October 1, 2021

Matthew 3:16-17
As soon as Jesus was baptized, he went up out of the water. At that moment heaven was opened, and he saw the Spirit of God descending like a dove and alighting on him. And a voice from heaven said, “This is my Son, whom I love; with him I am well pleased.”

On our farm, we have two English Shepherd dogs. Like most working dogs, they are smart, easily trained, and at this point, extremely helpful. They keep chickens out of the garden, deer out of the orchard, and they come to my whistle even when I can’t see them deep in the woods.

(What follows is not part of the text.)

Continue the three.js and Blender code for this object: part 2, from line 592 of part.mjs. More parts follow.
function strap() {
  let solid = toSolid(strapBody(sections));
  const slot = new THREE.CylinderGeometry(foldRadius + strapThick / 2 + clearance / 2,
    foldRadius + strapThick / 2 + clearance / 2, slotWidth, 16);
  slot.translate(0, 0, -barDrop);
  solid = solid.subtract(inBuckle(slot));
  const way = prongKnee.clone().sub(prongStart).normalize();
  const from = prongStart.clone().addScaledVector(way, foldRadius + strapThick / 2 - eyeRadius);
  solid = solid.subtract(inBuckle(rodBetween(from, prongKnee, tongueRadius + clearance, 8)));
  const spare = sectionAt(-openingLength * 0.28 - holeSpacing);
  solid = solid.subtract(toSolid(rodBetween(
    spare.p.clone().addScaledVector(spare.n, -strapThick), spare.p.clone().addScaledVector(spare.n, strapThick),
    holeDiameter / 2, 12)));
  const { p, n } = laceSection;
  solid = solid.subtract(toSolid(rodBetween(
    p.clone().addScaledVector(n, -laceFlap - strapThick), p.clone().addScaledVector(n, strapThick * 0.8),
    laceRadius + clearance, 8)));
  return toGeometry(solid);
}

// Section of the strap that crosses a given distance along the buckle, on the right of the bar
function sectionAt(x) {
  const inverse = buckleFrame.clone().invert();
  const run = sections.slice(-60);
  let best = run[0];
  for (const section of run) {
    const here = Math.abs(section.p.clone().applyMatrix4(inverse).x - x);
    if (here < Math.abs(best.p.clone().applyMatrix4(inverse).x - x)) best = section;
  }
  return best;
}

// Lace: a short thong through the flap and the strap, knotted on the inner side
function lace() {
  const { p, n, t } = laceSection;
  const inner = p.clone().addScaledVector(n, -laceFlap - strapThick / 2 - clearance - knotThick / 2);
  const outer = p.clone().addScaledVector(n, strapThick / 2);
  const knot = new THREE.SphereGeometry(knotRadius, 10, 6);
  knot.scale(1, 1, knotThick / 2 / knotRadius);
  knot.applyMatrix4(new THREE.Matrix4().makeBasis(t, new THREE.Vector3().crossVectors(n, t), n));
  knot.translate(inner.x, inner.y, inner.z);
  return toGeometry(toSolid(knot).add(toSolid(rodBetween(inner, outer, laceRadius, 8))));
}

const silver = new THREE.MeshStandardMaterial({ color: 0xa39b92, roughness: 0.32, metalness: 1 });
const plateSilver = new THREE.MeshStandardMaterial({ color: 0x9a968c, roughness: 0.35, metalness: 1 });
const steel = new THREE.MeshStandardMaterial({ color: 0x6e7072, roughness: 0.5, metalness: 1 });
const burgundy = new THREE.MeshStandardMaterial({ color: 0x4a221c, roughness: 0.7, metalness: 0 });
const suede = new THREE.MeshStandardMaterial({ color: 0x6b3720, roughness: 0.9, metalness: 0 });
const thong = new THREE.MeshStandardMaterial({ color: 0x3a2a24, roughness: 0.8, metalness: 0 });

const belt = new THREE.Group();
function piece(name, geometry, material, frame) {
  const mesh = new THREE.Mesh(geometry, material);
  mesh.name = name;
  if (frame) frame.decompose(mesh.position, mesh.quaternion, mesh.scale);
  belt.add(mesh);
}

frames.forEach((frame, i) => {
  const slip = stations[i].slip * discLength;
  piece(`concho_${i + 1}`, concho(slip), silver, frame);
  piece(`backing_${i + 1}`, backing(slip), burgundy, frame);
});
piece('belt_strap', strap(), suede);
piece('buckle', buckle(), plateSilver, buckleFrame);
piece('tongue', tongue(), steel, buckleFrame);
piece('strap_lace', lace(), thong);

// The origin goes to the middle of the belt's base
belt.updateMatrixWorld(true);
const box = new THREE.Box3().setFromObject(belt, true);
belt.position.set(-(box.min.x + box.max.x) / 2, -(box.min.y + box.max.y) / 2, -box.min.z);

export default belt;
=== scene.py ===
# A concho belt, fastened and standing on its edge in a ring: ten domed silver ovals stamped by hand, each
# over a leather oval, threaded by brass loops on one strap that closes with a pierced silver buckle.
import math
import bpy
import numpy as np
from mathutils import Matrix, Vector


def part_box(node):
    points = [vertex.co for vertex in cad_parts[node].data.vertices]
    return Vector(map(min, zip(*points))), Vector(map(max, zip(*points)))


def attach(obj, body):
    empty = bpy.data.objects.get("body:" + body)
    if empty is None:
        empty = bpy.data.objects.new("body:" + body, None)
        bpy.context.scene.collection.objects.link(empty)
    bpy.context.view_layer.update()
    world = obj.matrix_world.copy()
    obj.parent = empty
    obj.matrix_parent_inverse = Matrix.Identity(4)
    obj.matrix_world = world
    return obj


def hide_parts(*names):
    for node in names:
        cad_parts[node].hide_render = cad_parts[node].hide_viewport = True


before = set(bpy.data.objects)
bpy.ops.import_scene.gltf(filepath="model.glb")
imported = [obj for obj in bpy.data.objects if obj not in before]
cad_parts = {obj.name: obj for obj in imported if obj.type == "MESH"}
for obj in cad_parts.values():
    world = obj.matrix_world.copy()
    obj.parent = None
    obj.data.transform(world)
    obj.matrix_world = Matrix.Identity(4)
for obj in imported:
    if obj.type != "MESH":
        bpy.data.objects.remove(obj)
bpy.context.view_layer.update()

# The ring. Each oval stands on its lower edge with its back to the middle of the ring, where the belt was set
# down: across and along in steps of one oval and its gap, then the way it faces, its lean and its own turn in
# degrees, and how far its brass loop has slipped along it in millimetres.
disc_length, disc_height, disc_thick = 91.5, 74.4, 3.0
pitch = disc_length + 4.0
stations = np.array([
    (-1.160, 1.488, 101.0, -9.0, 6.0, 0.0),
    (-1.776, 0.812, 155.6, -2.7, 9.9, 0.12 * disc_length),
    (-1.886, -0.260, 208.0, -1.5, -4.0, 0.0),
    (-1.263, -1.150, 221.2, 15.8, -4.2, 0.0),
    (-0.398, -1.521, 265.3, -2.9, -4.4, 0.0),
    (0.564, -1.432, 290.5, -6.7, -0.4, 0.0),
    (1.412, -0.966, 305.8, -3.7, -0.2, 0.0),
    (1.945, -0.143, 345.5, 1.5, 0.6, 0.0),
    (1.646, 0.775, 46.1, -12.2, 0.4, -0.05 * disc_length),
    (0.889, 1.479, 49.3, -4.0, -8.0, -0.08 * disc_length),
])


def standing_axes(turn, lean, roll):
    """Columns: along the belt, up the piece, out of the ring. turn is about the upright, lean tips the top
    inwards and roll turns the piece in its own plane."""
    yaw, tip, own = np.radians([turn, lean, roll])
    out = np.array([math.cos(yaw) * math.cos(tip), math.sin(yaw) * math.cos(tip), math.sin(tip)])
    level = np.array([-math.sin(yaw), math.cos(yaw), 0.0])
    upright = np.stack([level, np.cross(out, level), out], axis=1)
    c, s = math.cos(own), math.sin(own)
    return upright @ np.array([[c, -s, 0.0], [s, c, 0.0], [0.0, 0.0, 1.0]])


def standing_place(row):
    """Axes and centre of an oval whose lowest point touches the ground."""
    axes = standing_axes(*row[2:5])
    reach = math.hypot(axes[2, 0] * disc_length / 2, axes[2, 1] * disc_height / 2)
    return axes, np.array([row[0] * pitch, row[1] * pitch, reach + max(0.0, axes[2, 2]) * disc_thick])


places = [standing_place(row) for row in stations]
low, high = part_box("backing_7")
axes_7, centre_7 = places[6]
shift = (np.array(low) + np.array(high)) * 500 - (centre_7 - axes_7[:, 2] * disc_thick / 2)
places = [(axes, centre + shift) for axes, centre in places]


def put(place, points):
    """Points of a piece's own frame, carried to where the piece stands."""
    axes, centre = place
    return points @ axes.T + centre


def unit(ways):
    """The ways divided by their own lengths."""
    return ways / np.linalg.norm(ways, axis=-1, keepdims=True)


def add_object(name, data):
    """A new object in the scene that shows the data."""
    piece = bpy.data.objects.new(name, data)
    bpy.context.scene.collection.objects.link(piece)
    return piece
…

We have used them to herd goats to a new pasture, catch mice in the house, and when we had an ancient, deaf labrador retriever prone to wander, we would send them off into the dark to find her and bring her back to the house. I am “well pleased” with them.

But, I also remember when we first got them as puppies. I can’t count the number of times they went to the bathroom in the house. They chewed countless rolls of toilet paper, whined at night, barked relentlessly (one of them still does . . . ) and had to be taught that ducklings were not food. But honestly, I was well pleased with them as puppies, too. They were curious. They were cuddly. They were hilarious to watch and play with.

I don’t know about you, but I like to imagine myself as a mature working dog in God’s kingdom. I try to be hardworking, reliable, and attentive. But that’s actually the plot twist from this section of Jesus’s baptism. At this point in his life, Jesus hadn’t actually done anything yet. He wasn’t healing people or teaching the crowds. He didn’t have any disciples. And yet, God was already “well pleased” with him.

Thank goodness the same is true for you and I! Because, honestly, we are probably closer to spiritual puppies than fully fledged farm dogs. We have very little to offer in the grand scheme of things; yet God is well pleased with our curiosity, voraciousness, and our hilarious blunders. To accept God’s pleasure in this way means admitting our insufficiency and immaturity. It means accepting our reliance on him in almost every way. It’s humbling and a little uncomfortable. I want to be loved for my skill and competence. But Jesus was able to accept God’s love even before he had “proven” himself in ministry. My prayer for you (and myself) today is that we are able to follow Jesus’s example, embracing God’s unconditional love with the same passion we apply to our attempts to achieve.